Last Month, the ministry announced it was releasing almost 662 billion shillings to clear all outstanding domestic arrears, to the excitement of the private sector.

Speaking during the Quarter 1 release of the 2022/23 financial year, Ramadhan Ggoobi, the Permanent Secretary Ministry of Finance warned against the accumulation of domestic arrears.

“All accounting officers must prioritize payment of service providers on time and clearance of domestic arrears to avoid further accumulation of arrears and penalties. Accounting officers who continue to delay clearance of domestic arrears will be held personally accountable,” said Ggoobi.

The arrears arise from supplies of goods and services to the government and do accumulate when the period under which they were budgeted for, passes without them being cleared.

These may include construction of government projects, provision of IT, travel, accounting or transportation services, supply of food and stationery to learning institutions, or even renting of premises for government projects or departments, among others.

The Private Sector Foundation says delays to pay suppliers to affect businesses because a lot of money is usually tied in debt by the government for a long affecting the ability of the private sector to re-invest and grow their business.

Others even fall out of business because they do not have the capital to keep their businesses running, which has discouraged some from dealing with the government, according to the PSFU.

Gilbert Musinguzi, the Quality Assurance Manager at Uganda Debt Network says that the government contractors also take advantage of the expected delays by the government to pay, and they influence the costs.

According to him, the contractors claim that by the time the government clears them, the money they invested and the returns they expected at the sealing of the contract, will have been eroded by inflation and other factors.

Musinguzi however says that apart from increasing the cost of services rendered to the public, the problem with domestic arrears is that they enhance corruption.

He says that as a government department delays to pay, a supplier is compelled to seek ways of influencing payments and these usually include kickbacks to the officials.

Economic analyst and former MP, Stephen Mukitale last week urged the government to put in place laws, and a comprehensive definition of debt, so that it does not only refer to borrowed debt or loans.
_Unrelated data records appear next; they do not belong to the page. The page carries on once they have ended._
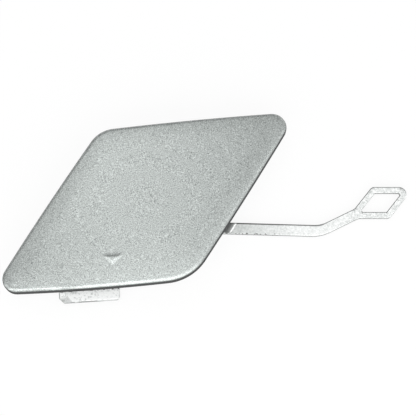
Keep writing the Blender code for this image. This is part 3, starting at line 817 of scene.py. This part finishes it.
# studio
studio = {
    "cameraAt": (-0.000071, -0.088522, 0.334854), "tilt": 15.0, "lens": 100.0, "sensor": 36.0, "clip": (0.01, 20.0),
    "floorSize": 6.0, "floorTone": (0.96, 0.96, 0.96), "floorRoughness": 0.9, "floorLift": 0.90,
    "skyLow": 0.29, "skyRise": 0.40, "backdropTop": (0.12, 0.25),
    "aim": (-0.018, 0.0, 0.0),  # what the lamps point at
    # name: where it stands, its width and height, and its watts
    "lamps": {
        "frontKey": ((-0.06, -0.92, 0.60), (2.7, 0.90), 13.2),
        "overhead": ((-0.17, 0.48, 0.95), (0.40, 0.50), 0.90),
        "cameraSide": ((-0.12, -0.14, 1.03), (0.50, 0.66), 1.20),
        "sideStrip": ((0.80, -0.05, 0.66), (0.30, 0.8), 1.0),
    },
}
plainWhite = colour(1, 1, 1)


def shownWhite(wire):
    # 1 where the backdrop itself is seen, straight or in a reflection
    rays = wire.node("ShaderNodeLightPath")
    seen = wire.math("MAXIMUM", rays.out("Is Camera Ray"), rays.out("Is Glossy Ray"))
    return wire.math("MAXIMUM", seen, rays.out("Is Transmission Ray"))


deselectAll()
bpy.ops.mesh.primitive_plane_add(size=studio["floorSize"], location=(0, 0, 0))
floor = bpy.context.object
floor.name = "floor"
material, shader, wire = newMaterial("paleFloor")
wire.feed(shader, {
    "Base Color": colour(*studio["floorTone"]), "Roughness": studio["floorRoughness"], "Specular IOR Level": 0.0,
})
white = wire.node("ShaderNodeEmission", {}, {"Color": plainWhite, "Strength": 1.0})
lit = Wire(wire.tree, shader.outputs[0])
shown = wire.node("ShaderNodeMixShader", {}, {0: shownWhite(wire) * studio["floorLift"], 1: lit, 2: white})
wire.feed(wire.tree.nodes["Material Output"], {"Surface": shown})
floor.data.materials.append(material)

world = bpy.data.worlds.new("studio")
bpy.context.scene.world = world
world.use_nodes = True
wire = Wire(world.node_tree)
height = wire.node("ShaderNodeTexCoord", output="Generated").parts().out("Z")
sky = studio["skyLow"] + studio["skyRise"] * height.clamped()
strength = sky + (1 - sky) * shownWhite(wire) * (1 - height.step(*studio["backdropTop"]))
wire.feed(world.node_tree.nodes["Background"], {"Color": plainWhite, "Strength": strength})

for name, (spot, size, watts) in studio["lamps"].items():
    deselectAll()
    turn = (Vector(spot) - Vector(studio["aim"])).to_track_quat("Z", "Y").to_euler()
    bpy.ops.object.light_add(type="AREA", location=spot, rotation=turn)
    lamp = bpy.context.object
    lamp.name = name
    lamp.data.shape = "RECTANGLE"
    lamp.data.size, lamp.data.size_y = size
    lamp.data.energy = watts

bpy.ops.object.camera_add(location=studio["cameraAt"], rotation=(math.radians(studio["tilt"]), 0, 0))
camera = bpy.context.object
camera.data.lens, camera.data.sensor_width = studio["lens"], studio["sensor"]
camera.data.clip_start, camera.data.clip_end = studio["clip"]
bpy.context.scene.camera = camera
bpy.context.scene.view_settings.view_transform = "Standard"
print("studio set")
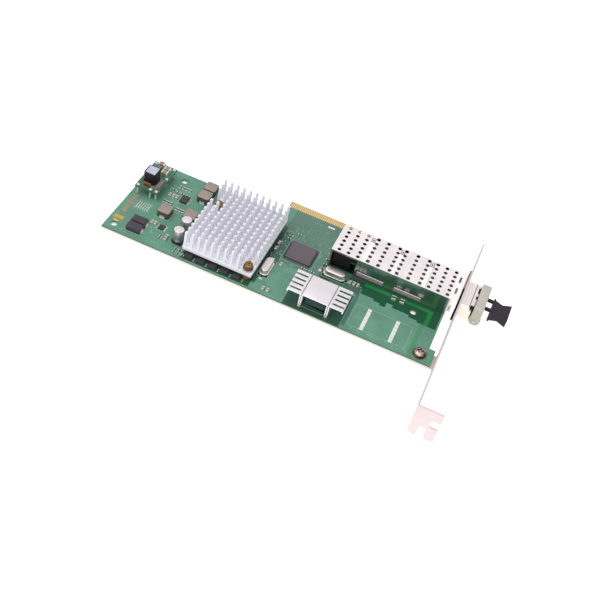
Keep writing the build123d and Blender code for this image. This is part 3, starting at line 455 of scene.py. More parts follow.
class Finish:
    """A material in the making, with one short way for each kind of node."""

    def __init__(self, name, **plain):
        self.material = bpy.data.materials.new(name)
        self.material.use_nodes = True
        self.nodes = self.material.node_tree.nodes
        self.links = self.material.node_tree.links
        self.shader = self.nodes["Principled BSDF"]
        self.space = self.nodes.new("ShaderNodeTexCoord").outputs
        for key, value in plain.items():
            self.shader.inputs[SOCKETS.get(key, key.title())].default_value = value

    def feed(self, node, values):
        """Links or sets a node's inputs."""
        for key, value in values.items():
            if isinstance(value, bpy.types.NodeSocket):
                self.links.new(value, node.inputs[key])
            else:
                node.inputs[key].default_value = value
        return node

    def node(self, kind, values, **settings):
        """A new node with its settings and inputs."""
        node = self.nodes.new(kind)
        for key, value in settings.items():
            setattr(node, key, value)
        return self.feed(node, values)

    def noise(self, size, stretch=(1, 1, 1), detail=2.0):
        """Noise with features of that size in metres."""
        scale = [part / size for part in stretch]
        place = self.node("ShaderNodeMapping", {"Vector": self.space["Object"], "Scale": scale})
        return self.node("ShaderNodeTexNoise", {"Vector": place.outputs[0], "Scale": 1.0,
                                                "Detail": detail}).outputs[0]

    def stripes(self, turn):
        """Wavy bands in the board's plane, turned by that angle."""
        place = self.node("ShaderNodeMapping", {"Vector": self.space["Object"],
                                                "Rotation": (0, 0, turn)})
        bands = self.node("ShaderNodeTexWave", {"Vector": place.outputs[0], "Scale": 210.0,
                                                "Distortion": 1.5, "Detail": 1.0, "Detail Scale": 0.6},
                          wave_type="BANDS", bands_direction="Y")
        return bands.outputs["Fac"]

    def maths(self, operation, first, second=0.0):
        return self.node("ShaderNodeMath", {0: first, 1: second}, operation=operation).outputs[0]

    def times(self, first, second):
        return self.maths("MULTIPLY", first, second)

    def above(self, value, limit):
        return self.maths("GREATER_THAN", value, limit)

    def below(self, value, limit):
        return self.maths("LESS_THAN", value, limit)

    def spread(self, value, low, high, to_low=0.0, to_high=1.0):
        """Takes a value from one range to another."""
        return self.node("ShaderNodeMapRange", {"Value": value, "From Min": low, "From Max": high,
                                                "To Min": to_low, "To Max": to_high}).outputs[0]

    def mix(self, factor, first, second):
        """The first colour where the factor is 0 and the second where it is 1."""
        def full(value):
            return value if isinstance(value, bpy.types.NodeSocket) else (*value, 1.0)
        return self.node("ShaderNodeMix", {0: factor, 6: full(first), 7: full(second)},
                         data_type="RGBA").outputs[2]

    def vary(self, noise, first, second, margin=0.3):
        """Runs from one colour to another as a noise rises."""
        return self.mix(self.spread(noise, margin, 1 - margin), first, second)

    def axis(self, name, source="Object"):
        return self.node("ShaderNodeSeparateXYZ", {0: self.space[source]}).outputs[name]

    def upward(self):
        """1 on faces that look up and 0 elsewhere."""
        return self.above(self.axis("Z", "Normal"), 0.6)

    def window(self, axis, low, high):
        """1 between two places on an axis and 0 elsewhere."""
        value = self.axis(axis)
        return self.times(self.above(value, low), self.below(value, high))

    def patch(self, *rectangles):
        """1 inside rectangles of the board, in millimetres from its near left corner."""
        found = None
        for x0, x1, y0, y1 in rectangles:
            low, high = spot(x0, y0), spot(x1, y1)
            inside = self.times(self.window("X", low.x, high.x), self.window("Y", low.y, high.y))
            found = inside if found is None else self.maths("MAXIMUM", found, inside)
        return found

    def colour(self, value):
        self.feed(self.shader, {"Base Color": value})

    def rough(self, value, low, high):
        """Roughness that rises with a noise."""
        self.feed(self.shader, {"Roughness": self.spread(value, 0.3, 0.7, low, high)})

    def bump(self, height, depth):
        """Bumps of that depth in metres."""
        node = self.node("ShaderNodeBump", {"Height": height, "Distance": depth})
        self.feed(self.shader, {"Normal": node.outputs[0]})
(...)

This, according to Mukitale, gives a wrong picture of the government’s indebtedness and helps the government acquire debt without parliament’s approval.

Mukitale says for example, that the biggest source of Uganda’s indebtedness now is the recoverable costs in the oil and gas industry which will amount to billions of dollars, but is not listed as government debt.
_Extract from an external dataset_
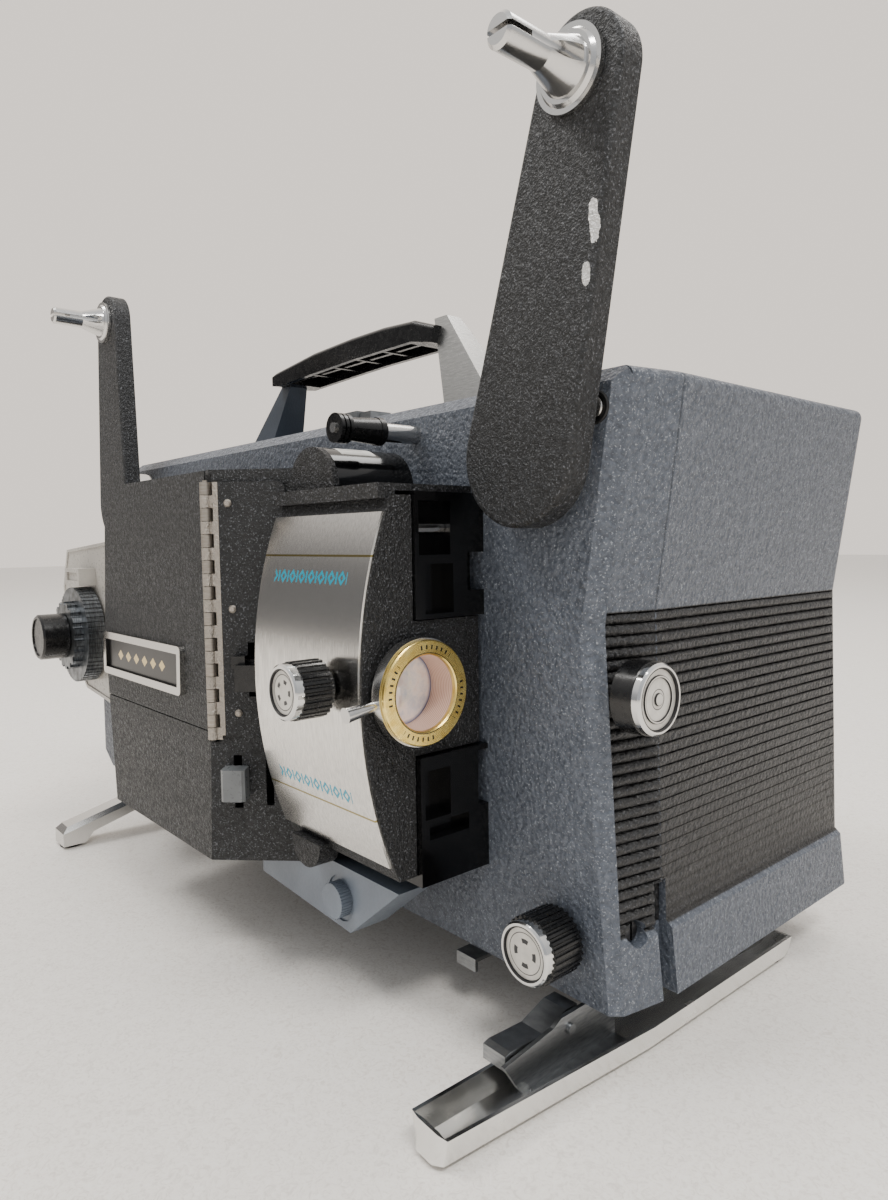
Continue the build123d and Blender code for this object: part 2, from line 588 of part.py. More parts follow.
def bulged_glass(x0, x1, bulge, r):
    """A round glass on the lens axis that is thicker at its middle by bulge on each side."""
    steps = [i / 6 for i in range(7)]
    front = [(x1 + bulge * (1 - t * t), r * t, 0) for t in steps]
    back = [(x0 - bulge * (1 - t * t), r * t, 0) for t in reversed(steps)]
    outline = Face(Wire.make_polygon(front + back))
    return Pos(0, LENS_Y, LENS_Z) * revolve(outline, Axis.X)


def lens_glasses():
    """Front glass, sunk behind the bezel, and rear glass at the film end of the barrel."""
    return bulged_glass(-61.0, -58.5, 1.0, GLASS_R) + bulged_glass(-92.0, -86.0, 1.0, GLASS_R)


def zoom_ring():
    """Ring that turns on the barrel's nose, with its tapered lever."""
    ring = rod_x(-52.7, -49.3, LENS_Y, LENS_Z, BEZEL_R + 0.4)
    lever = rod_y(-13.5, -24.6, 0.0, 0.0, 1.1, 2.1)
    lever = Pos(-51.0, LENS_Y, LENS_Z) * Rot(7.0, 0, 0) * lever
    return ring + lever - rod_x(-53.0, -49.0, LENS_Y, LENS_Z, BARREL_R + FIT)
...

Peninnah Mbabazi, Program Officer, Debt and Aid, SEATINI Uganda says what is worrying is that most of these financial obligations go unreported by the government and this is a loophole for abusing government resources.

She says that unless these items are fully accounted for, the real indebtedness of the country remains unknown, and the country could be in a much worse situation than the debt-to-GDP ratio being officially projected.

Peter Wandera, the Executive Director of Transparency International Uganda says the lack of a domestic arrears register affects the transparency in debt management. He says that the public must know the status of each loan because some could be nonperforming while the taxpayer continues to pay without knowledge of loans, and therefore cannot ask for accountability.

In their call to action this week, CSOs led by SEATINI Uganda and Transparency International Uganda, observed that while Uganda publishes reports on the status of Public Debt, Guarantees, and other financial liabilities and grants, it is too closed to the performance of debt-funded projects.

“There is a need for Government to ensure investment in projects with high returns especially publishing mid-term review reports of loans to avoid the accumulation of non-performing loans.

Collateralized public debt aggravates further such fiscal risks as it often remains hidden from the public and even from parts of government due to widespread misreporting or limited disclosure due to vested interest capture,” the NGOs said.

They also noted that loans for ongoing projects seeking additional financing are approved without scrutinizing their midterm or end-of-project evaluation reports.

These circumstances arise mainly due to political influence and poor planning.